Workplaces with impulse or impact noise, such as baggage handling, rail yards or postal equipment hubs, will need stronger mitigation strategies because impulse noise may exceed safe limits even if the average daily exposure does not.
For many employers, the biggest change will not be technical. It will be cultural. Noise will need to be treated with the same seriousness as chemical exposure or fall hazards. Workers will need to be re-engaged in hearing conservation programs that have grown stale. Supervisors will need new communication tools to reinforce expectations.
The shift is not only regulatory. It is philosophical. It recognizes that hearing is part of quality of life and part of daily safety performance.
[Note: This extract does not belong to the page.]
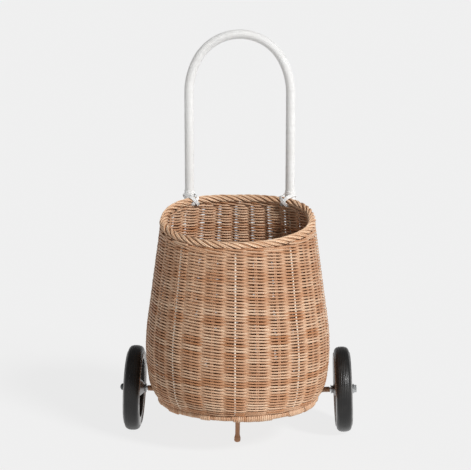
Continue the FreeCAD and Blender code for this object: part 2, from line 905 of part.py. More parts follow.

A Final Moment That Brings the Issue Home
During a federal consultation session held in Ottawa, an OHS advisor from a large transportation company spoke about a worker who had once told him, “I did not notice the noise until the silence came.” The worker had recently been fitted for hearing aids after years of noise exposure. When he put them in for the first time, he started to cry. He realized he had forgotten how clearly the world was supposed to sound.
That moment has stayed with the advisor for years. He said it changed the way he approached noise on the job. It made him understand that hearing loss is not an inconvenience. It is a form of isolation.
The proposed federal noise limits are not just about compliance. They are about preventing thousands of similar stories from becoming part of Canada’s occupational health history.
Noise is coming back to the center of the conversation. And Canadian workplaces will be stronger, safer and more humane when they treat it as the serious hazard it has always been.